Imtiaz Gul, an author and expert on militancy in Pakistan, warned the choice of such an uncompromising leader would mean a bloodier campaign from the TTP. “The nomination of Fazlullah is a continuation of the terror campaign in Pakistan since the creation of TTP. It means they are not serious about any talks with the government,” Gul told AFP. “TTP will be more brutal now.”
No clear progress had been made in peace negotiations before the strike on Mehsud, and TTP caretaker Asmatullah Shaheen dismissed the whole process as a sham.
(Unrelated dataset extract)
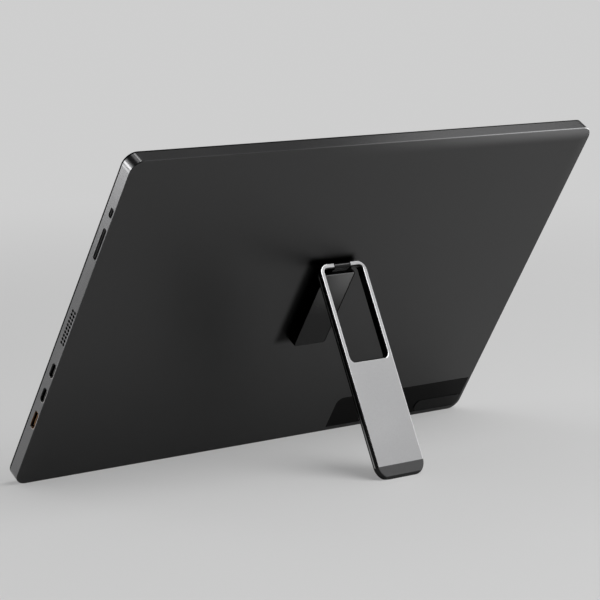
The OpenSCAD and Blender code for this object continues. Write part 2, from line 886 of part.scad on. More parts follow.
// Hinge pin, held in the leg's two stubs
module hinge_pin() {
    color(steel) on_leg() along_x(pin_r, -pin_reach, pin_reach);
}

// Thin washers between the barrel and the stubs
module hinge_washers() {
    washer_r = 1.45;
    color(steel) on_leg() for (sx = [-1, 1])
        difference() {
            middle = sx * (barrel_gap / 2 - washer_fit - washer_t / 2);
            along_x(washer_r, middle - washer_t / 2, middle + washer_t / 2);
            along_x(pin_r + pin_fit, middle - washer_t, middle + washer_t);
        }
}

// The leg's rounded bar, from its rounded top down past the sole
module leg_blank() {
    translate([0, leg_face - leg_t, -blank_len])
        bar(leg_w, blank_len + bar_up, foot_r, leg_top_r)
            rounded_edge(leg_t, back_round, face_round);
}

// Satin aluminium leg: a plate with a long window and two stubs round the hinge pin
module stand_leg() {
    stub_h = bar_up + bar_down + 2 * cut;
    color(satin_silver) on_leg() difference() {
        leg_blank();
        translate([-leg_w, -leg_t, -leg_len - leg_w])
            cube([2 * leg_w, 2 * leg_t, foot_len + leg_w]);
        translate([0, leg_face - leg_t - cut, -window_len])
            bar(window_w, window_len - bar_down, window_low_r, window_high_r)
                flared_edge(leg_t + cut, face_round);
        translate([-barrel_gap / 2, -leg_t, -bar_down - cut])
            cube([barrel_gap, 2 * leg_t, stub_h]);
        for (sx = [-1, 1])
            translate([sx * barrel_gap / 2, leg_face, -bar_down - cut]) rotate([0, 0, 45])
                translate([-stub_bevel / 2, -stub_bevel / 2, 0])
                    cube([stub_bevel, stub_bevel, stub_h]);
        along_x(pin_r + pin_fit, -pin_reach - pin_end_gap, pin_reach + pin_end_gap);
        translate([-tongue_w / 2 - tongue_fit, -tongue_t / 2 - tongue_fit, -seam_len - cut])
            cube([
                tongue_w + 2 * tongue_fit,
                tongue_t + 2 * tongue_fit,
                tongue_len + tongue_fit + cut
            ]);
    }
}

// Foot cap with a flat sole that lies on the floor, and a tongue up into the leg
module foot_cap() {
    color(foot_grey) on_leg() {
        difference() {
            leg_blank();
            translate([-leg_w, -leg_t, -seam_len]) cube([2 * leg_w, 2 * leg_t, leg_len]);
            for (face = [[0, -leg_len, -leg_tilt], [leg_face, -leg_len + foot_bevel, 45]])
                translate([0, face[0], face[1]]) rotate([face[2], 0, 0])
                    translate([-leg_w, -leg_w / 2, -leg_w]) cube([2 * leg_w, leg_w, leg_w]);
        }
        translate([-tongue_w / 2, -tongue_t / 2, -seam_len - eps])
            cube([tongue_w, tongue_t, tongue_len]);
    }
}

// Crowned cap of a button in its slot, from depth inner to the side wall's face
module button_cap(len, inner) {
    cap_w = slot_w - 2 * button_gap;
    crown_r = (cap_w * cap_w / 4 + cap_crown * cap_crown) / (2 * cap_crown);
    intersection() {
        side_plate(inner, side_x) stadium(len - 2 * button_gap, cap_w);
        translate([side_x - cap_sink - crown_r, 0, -len])
            cylinder(r = crown_r, h = 2 * len);
    }
}

// Power button: cap, retaining flange and the stem that pushes its switch
module power_button() {
    flange_out = inner_x - flange_gap;
    color(soft_black) on_panel() translate([0, -port_depth, power_v]) {
        button_cap(power_len, flange_out - flange_t / 2);
        side_plate(flange_out - flange_t, flange_out)
            stadium(power_len + 2 * flange_lap, flange_w);
        along_x(stem_r, plunger_tip + switch_gap, flange_out - flange_t / 2);
    }
}

// Volume rocker: a long cap that rocks on the ridge at its middle, over two switches
module volume_rocker() {
    flange_out = inner_x - rocker_gap;
    ridge_x = inner_x - ridge_gap - ridge_r;
    color(soft_black) on_panel() translate([0, -port_depth, rocker_v]) {
        button_cap(rocker_len, flange_out - flange_t / 2);
        side_plate(flange_out - flange_t, flange_out)
            stadium(rocker_len + 2 * flange_lap, flange_w);
        translate([ridge_x, 0, 0]) along_depth(ridge_r, -flange_w / 2, flange_w / 2);
        for (s = [-1, 1])
            translate([0, 0, s * rocker_arm])
                along_x(stem_r, plunger_tip + switch_gap, flange_out - flange_t / 2);
    }
}

rear_cover();
cover_glass();
glass_tape();
panel_frame();
lcd_cell();
optical_films();
light_guide();
reflector_sheet();
led_strip();
panel_tray();
timing_board();
display_cable();
main_board();
usb_c_upper();
usb_c_lower();
mini_hdmi();
key_board();
key_switches();
key_cable();
board_screws();
speakers();
speaker_gaskets();
rear_strip();
strip_pad();
stand_plate();
stand_screws();
stand_bracket();
friction_sleeves();
hinge_pin();
hinge_washers();
stand_leg();
foot_cap();
power_button();
volume_rocker();
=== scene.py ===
import bmesh
import bpy
from mathutils import Matrix, Vector


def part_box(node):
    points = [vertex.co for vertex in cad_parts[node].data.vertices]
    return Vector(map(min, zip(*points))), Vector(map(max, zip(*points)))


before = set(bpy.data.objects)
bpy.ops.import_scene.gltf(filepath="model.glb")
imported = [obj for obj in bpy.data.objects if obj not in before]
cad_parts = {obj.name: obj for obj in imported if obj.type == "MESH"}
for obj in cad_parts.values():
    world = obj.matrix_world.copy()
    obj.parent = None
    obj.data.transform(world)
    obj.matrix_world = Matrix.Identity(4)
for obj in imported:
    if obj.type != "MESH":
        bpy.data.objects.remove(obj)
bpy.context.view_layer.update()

# ---------------------------------------------------------------- rear cover
# The back and the four side walls of the body, machined from one piece of aluminium,
# fine-blasted and anodised dark grey. The edge round the back is cut afterwards with a
# sharp tool, so it is brighter than the back, and it carries a painted highlight that grows
# from dark to bright towards the side away from the ports. All sizes are in metres.
ACROSS = (1.0, 0.0, 0.0)
BACK_NORMAL = (0.0, 0.847266, -0.531169)
PANEL_UP = (0.0, 0.531169, 0.847266)
# A normal that reaches this far along a direction is that of a flat face square to it
FLAT = 0.96
NO_LIGHT = (0.0, 0.0, 0.0)
ANODISED = (0.0025, 0.0025, 0.0026)
ANODISED_WALL = (0.235, 0.235, 0.238)
BACK_ROUGHNESS = 0.36
WALL_ROUGHNESS = 0.20
# The cut edge: a dark tone near the ports and a painted highlight towards the far side
CUT_EDGE = (0.06, 0.06, 0.061)
CUT_EDGE_HIGHLIGHT = (0.5, 0.5, 0.505)
CUT_EDGE_TILT = 0.3
CUT_EDGE_HIGHLIGHT_FADE = (0.08, -0.19)
# Painted sheen on the back along its upper edge and its edge away from the ports
PAINTED_EDGE_SHEEN = (0.16, 0.16, 0.162)
SHEEN_DEPTH = 0.010
UPPER_SHEEN_FADE = (0.05, -0.17)
SIDE_SHEEN_REACH = 0.09
RIM_DEPTH = 0.0077
BODY_HEIGHT = 0.232
SIDE_WALL_TILT = 0.9
WALL_INSIDE_X = 0.1771
OPENING_TILT = 0.35
# Painted shade, black, round the mouths of the grille holes
GRILLE_MIDDLE = 0.1159
GRILLE_HALF_LENGTH = 0.0122
GRILLE_PITCH = 0.0025
GRILLE_ROWS = 0.0022
GRILLE_DEPTH = 0.00315
GRILLE_HOLE_RADIUS = 0.00095
SLOT_HALF_WIDTH = 0.001375
SLOT_SHADOW = 0.0004
BUTTON_SLOTS = (("power_button", 0.00305), ("volume_rocker", 0.01045))
# Painted shade round each port's mouth, and a painted highlight just beyond it
PORT_EDGE = 0.0004
PORT_HIGHLIGHT_REACH = 0.0005
PORT_HIGHLIGHT_SHIFT = 0.0002
PORT_HIGHLIGHT = (0.55, 0.53, 0.52)
HDMI_EDGE = (0.24, 0.12, 0.05)
PORTS = (("usb_c_upper", 0.00447, 0.00158), ("usb_c_lower", 0.00447, 0.00158),
         ("mini_hdmi", 0.0056, 0.0016))
# Painted shadow on the back round the bracket
SHADOW_BESIDE = 0.014
SHADOW_ABOVE = 0.006
SHADOW_SOFTNESS = 0.006
SHADOW_FAR_SIDE = (-0.001, 0.004)
SHADOW_BELOW = 0.003
NODE_STEP = 220
NODES_IN_ROW = 8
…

Retired brigadier Mahmood Shah, a former security chief for the tribal areas, said Fazlullah’s appointment had “completely changed dynamics of the Pakistani Taliban”.
“Fazlullah was ousted from Swat valley, his hometown, and he is living in Afghanistan. He is wanted by Pakistan, so can he run the organisation smoothly from other side of the Durand Line (border with Afghanistan)?” Shah said.
Selection of an ‘outsider’ would weaken the movement’s unity, he said, adding, “There are other groups based in North Waziristan who were helping the Pakistani Taliban but they won’t help Fazlullah as he can’t even live among them.“ The Taliban’s ruling council, or shura, took several days to reach a decision, indicating a lack of consensus about who should lead them, but Shaheen insisted the movement was united.
Reports say Fazlullah got his first taste of frontline combat experience in 2001 when his mentor Sufi Muhammad took him along with thousands of others to Afghanistan to fight the Americans. On his return, Fazlullah was arrested and jailed for 17 months.
Militancy was on the rise in the country when he was released. Fazlullah began daily sermons on illegal FM frequencies. He installed several dozen FM transmitters and used them to spread his message throughout the region. Some, after listening to his sermons, threw their television sets out because he described them as “un-Islamic”.